There are obvious differences between the two schools, despite the fact that they boast student bodies of nearly the same size (roughly 43,000 including graduate programs). Location is the most evident. The 43,000 students at NYU exist in the context of New York City’s 8.3 million residents, and on a campus that quietly weaves in and out of a vast stretch of lower Manhattan. IU’s 43,000 students compose more than half of Bloomington’s total population. Another significant fraction consists of university staff and faculty. And on game days, no matter where you work, or if and where you went to college, everyone in Bloomington is a die-hard Hoosier. Bloomington is IU, IU is Bloomington. Most “game days” at NYU go by totally unnoticed.
The Hoosiers I know in the class of 2013 were not necessarily looking forward to graduation. The same goes for Wolverines, Badgers, Fighting Illini, Hawkeyes, and Nittany Lions. The sentiment had nothing to do with job prospects--many secured employment long before my friends at NYU. Instead, they were sad to leave. It was a bittersweet realization that college life was coming to a close.

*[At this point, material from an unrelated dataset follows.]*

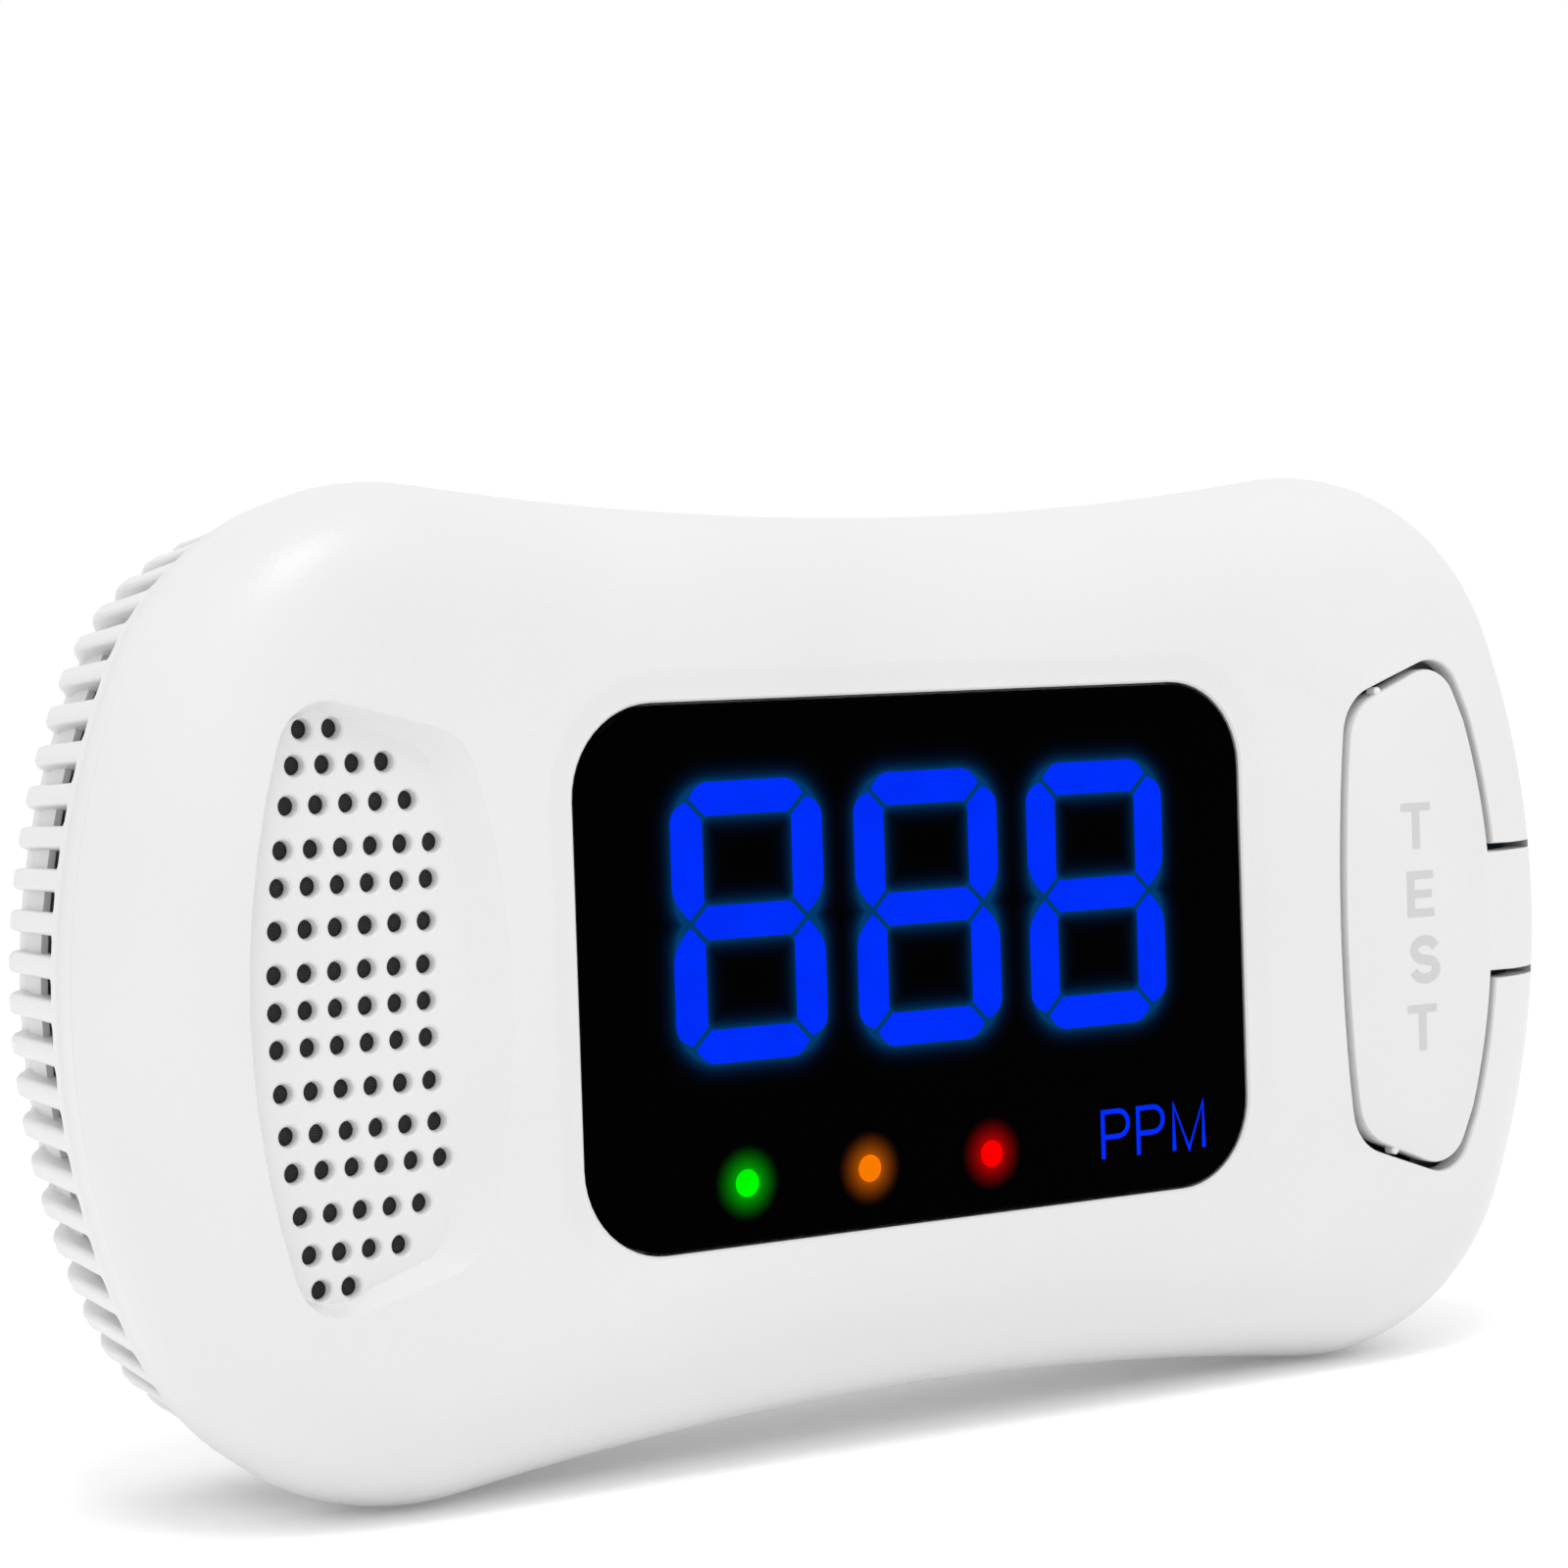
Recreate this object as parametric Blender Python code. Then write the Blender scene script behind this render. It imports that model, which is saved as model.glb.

Graduation day would be one-part celebration, one-part funeral. “We only have seven weekends left before graduation!” A friend and Indiana alumna recalls her roommates chanting this whenever she felt like spending a quiet Friday night at home. IU grads are not prematurely world-weary. They’re satiated by a well-rounded college experience; no frills, but no delusions.
I returned to New York with a heavy souvenir: regret. NYU doesn’t a foster a community of spirit like IU. For the most part, people don't stop to chat between classes. We kept our eyes averted as we buffeted between buildings on Washington Square. We maintained small pockets of friends that met mostly off-campus, usually too cash-strapped or busy to cultivate any real memories. And now I wonder if Indiana, which accepted me in 2009 and offered a scholarship, would have been a better choice.
An Indiana education would have been substantially cheaper. Rent, transportation, even a morning coffee in Bloomington are a fraction of Manhattan prices. Sure, I might have forfeited the fantastic internship opportunities NYU’s urban location affords, but IU has a great journalism program, an on-campus NPR affiliate, and an award-winning student paper that actually pays its contributors. I would have been well equipped to take on adulthood and media job market, but with the added bonus of a few choice college memories.
I can’t say I feel cheated out of a more affordable, more memorable college experience, though. “Cheated” suggests I was forced or tricked into doing something against my will. I was persuaded, but not tricked. Nor can I say with any empiricism that I would have been happier at a school like IU. For all I know, my experience there could have been horrible.
I bought into the romance of NYU. I bought into the romance of the self-sufficient urbanite. It was expertly marketed to me in no different a fashion than a car or a vacation. But this raises a second question: If a college education can be marketed like a vehicle, why don’t more young people approach it with the same financial pragmatism? Why do so many of us allow ourselves to be clouded by emotion at the expense of personal happiness, or future credit scores?
Answer: “You can’t put a price tag on your future.” Or, as UCLA Chancellor Gene D. Block wrote, “You can’t put a price tag on a good education.” It may be the most effective copy ever written. But ultimately, it’s just that: copy. The decision to buy the product still lies with the consumer, no matter how seductive the advertising is.
Perhaps some form of Consumer Financial Protection Bureau should exist for incoming college freshmen. Perhaps parents should be more involved in helping their offspring make financially prudent school selections. Perhaps higher education should be completely free for everyone. I’m not sure what the precise solution is, but I know the problem is systemic. And blaming one party, or one man (John Sexton) isn’t the answer. For now, instead of shaking a fist at high tuitions while signing a loan agreement with the other hand, do what any smart consumer does: Take your business elsewhere.